◆ WORK REQUIRED
Return exactly the lines that run from the beginning through the line containing "soft surroundings, softboxes", both included, and no others.

◆ SUPPLIED DATA
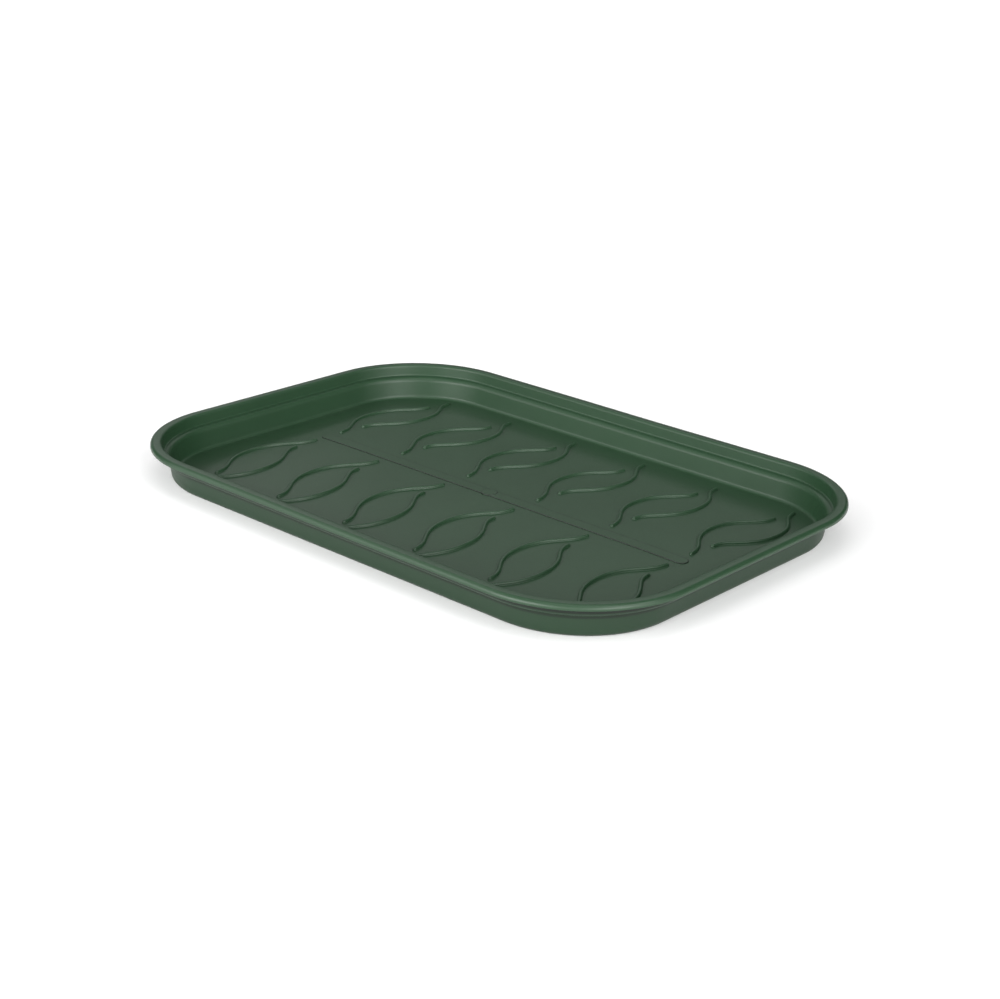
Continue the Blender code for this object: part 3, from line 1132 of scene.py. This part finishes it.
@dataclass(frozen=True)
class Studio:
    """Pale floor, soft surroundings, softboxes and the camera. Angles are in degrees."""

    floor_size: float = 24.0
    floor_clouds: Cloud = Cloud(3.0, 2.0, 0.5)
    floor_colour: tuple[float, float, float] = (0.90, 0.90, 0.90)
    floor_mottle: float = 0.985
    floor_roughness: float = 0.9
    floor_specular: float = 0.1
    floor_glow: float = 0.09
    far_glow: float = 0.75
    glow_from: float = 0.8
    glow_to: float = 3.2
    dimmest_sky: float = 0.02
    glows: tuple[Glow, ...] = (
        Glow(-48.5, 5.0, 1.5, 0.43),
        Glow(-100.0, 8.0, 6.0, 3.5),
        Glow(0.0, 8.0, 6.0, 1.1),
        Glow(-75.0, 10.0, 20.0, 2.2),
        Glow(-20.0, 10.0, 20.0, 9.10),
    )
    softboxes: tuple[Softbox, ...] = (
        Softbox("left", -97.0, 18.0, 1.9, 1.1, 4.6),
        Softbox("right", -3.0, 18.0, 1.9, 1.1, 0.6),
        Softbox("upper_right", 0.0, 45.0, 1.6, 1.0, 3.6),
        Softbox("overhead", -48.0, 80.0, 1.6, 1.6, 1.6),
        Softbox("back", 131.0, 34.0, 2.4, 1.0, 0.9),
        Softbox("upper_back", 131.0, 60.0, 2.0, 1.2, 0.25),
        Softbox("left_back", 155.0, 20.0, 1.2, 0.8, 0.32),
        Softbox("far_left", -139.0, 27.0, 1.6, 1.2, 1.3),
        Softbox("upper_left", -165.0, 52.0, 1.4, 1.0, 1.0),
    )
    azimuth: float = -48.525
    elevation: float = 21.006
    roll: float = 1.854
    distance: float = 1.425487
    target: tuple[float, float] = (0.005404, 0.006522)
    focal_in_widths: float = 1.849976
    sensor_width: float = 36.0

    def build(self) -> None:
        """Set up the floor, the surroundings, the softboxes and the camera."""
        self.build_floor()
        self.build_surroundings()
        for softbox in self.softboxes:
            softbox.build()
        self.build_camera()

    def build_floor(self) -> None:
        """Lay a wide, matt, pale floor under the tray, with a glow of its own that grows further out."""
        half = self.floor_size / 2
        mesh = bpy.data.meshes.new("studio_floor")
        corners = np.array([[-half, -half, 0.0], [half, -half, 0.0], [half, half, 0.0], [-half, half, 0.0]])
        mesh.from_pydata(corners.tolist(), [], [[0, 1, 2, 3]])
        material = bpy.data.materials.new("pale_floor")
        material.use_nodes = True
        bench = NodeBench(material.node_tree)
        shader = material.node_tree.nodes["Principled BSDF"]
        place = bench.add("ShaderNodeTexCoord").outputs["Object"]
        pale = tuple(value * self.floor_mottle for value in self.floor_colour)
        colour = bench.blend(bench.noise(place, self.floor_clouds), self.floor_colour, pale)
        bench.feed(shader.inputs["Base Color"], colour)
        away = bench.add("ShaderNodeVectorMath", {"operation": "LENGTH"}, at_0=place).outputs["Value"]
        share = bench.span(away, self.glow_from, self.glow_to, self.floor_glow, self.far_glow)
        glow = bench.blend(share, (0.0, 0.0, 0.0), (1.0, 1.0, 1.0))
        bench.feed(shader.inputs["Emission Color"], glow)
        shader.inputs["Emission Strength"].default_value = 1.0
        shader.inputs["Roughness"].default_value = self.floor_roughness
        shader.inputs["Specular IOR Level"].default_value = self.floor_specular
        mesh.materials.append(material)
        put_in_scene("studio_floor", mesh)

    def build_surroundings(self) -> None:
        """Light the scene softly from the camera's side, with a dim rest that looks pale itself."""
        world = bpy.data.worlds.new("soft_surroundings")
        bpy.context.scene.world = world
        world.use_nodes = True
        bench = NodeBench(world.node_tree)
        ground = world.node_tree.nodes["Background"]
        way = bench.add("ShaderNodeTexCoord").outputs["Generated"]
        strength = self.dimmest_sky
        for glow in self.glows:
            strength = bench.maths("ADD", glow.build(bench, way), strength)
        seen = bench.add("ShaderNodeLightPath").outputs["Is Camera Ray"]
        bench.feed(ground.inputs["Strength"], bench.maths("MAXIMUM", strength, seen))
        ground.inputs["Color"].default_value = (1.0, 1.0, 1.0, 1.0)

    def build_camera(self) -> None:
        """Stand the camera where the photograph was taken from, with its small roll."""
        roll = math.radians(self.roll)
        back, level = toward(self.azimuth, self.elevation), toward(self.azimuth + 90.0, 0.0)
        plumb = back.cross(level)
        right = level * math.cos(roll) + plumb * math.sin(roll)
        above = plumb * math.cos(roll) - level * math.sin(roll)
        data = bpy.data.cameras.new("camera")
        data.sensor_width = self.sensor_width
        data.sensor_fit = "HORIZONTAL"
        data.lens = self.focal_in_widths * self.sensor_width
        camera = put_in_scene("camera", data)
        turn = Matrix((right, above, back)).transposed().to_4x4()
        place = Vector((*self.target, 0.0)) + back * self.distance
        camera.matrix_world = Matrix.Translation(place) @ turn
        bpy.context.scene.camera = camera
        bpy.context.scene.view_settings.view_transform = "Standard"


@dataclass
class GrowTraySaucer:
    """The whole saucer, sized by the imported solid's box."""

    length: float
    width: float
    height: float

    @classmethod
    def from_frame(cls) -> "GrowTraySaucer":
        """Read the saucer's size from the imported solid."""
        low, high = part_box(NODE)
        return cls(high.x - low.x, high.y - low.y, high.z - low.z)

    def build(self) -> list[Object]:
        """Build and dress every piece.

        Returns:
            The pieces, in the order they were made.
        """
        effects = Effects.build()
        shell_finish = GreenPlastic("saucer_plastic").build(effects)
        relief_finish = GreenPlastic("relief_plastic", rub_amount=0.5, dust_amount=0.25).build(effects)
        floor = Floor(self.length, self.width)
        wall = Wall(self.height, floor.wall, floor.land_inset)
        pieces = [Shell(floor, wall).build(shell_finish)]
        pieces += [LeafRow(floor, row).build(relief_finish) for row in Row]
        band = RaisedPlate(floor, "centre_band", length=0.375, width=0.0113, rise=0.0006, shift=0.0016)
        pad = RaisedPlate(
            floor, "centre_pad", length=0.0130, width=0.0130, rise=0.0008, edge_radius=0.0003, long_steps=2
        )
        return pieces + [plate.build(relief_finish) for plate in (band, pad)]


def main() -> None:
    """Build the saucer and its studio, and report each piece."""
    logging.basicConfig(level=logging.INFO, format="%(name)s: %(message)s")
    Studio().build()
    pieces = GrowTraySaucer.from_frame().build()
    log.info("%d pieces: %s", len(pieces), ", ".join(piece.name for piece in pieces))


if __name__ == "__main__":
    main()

◆ OUTPUT OF THE EXERCISE
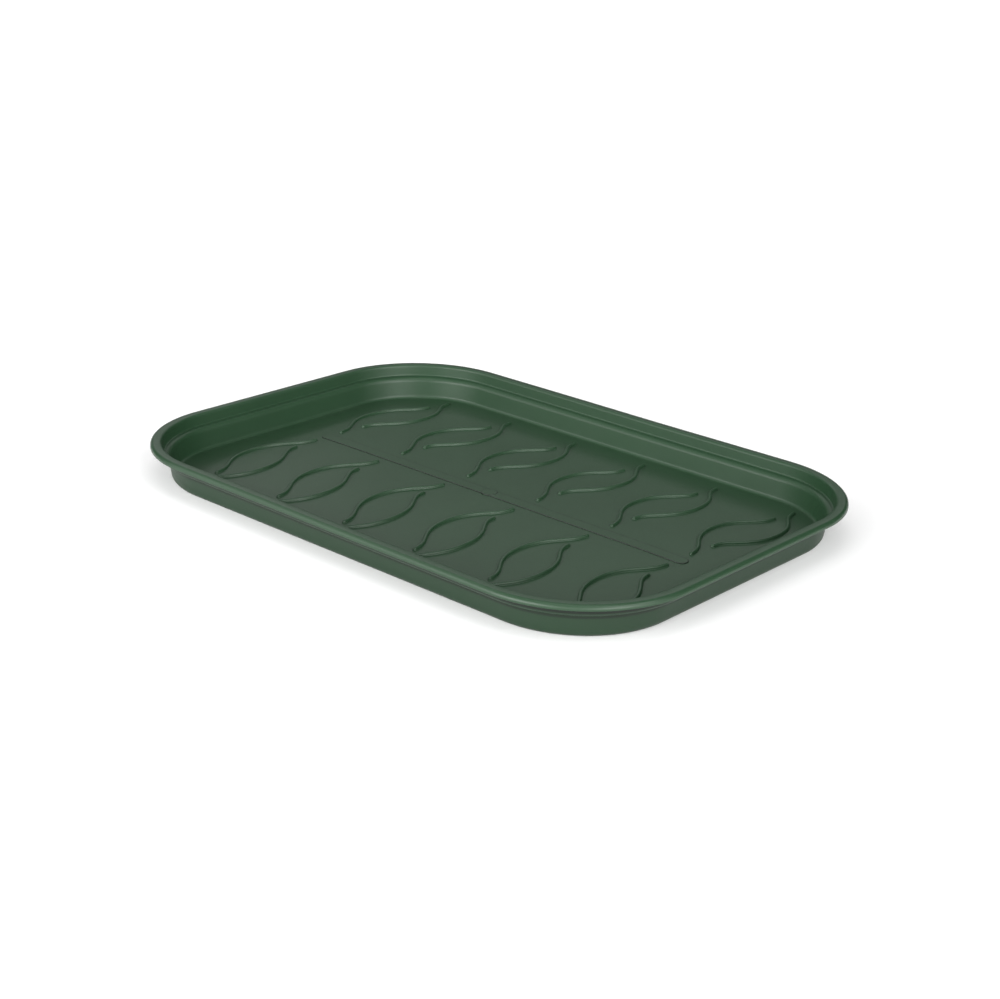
Continue the Blender code for this object: part 3, from line 1132 of scene.py. This part finishes it.
@dataclass(frozen=True)
class Studio:
    """Pale floor, soft surroundings, softboxes and the camera. Angles are in degrees."""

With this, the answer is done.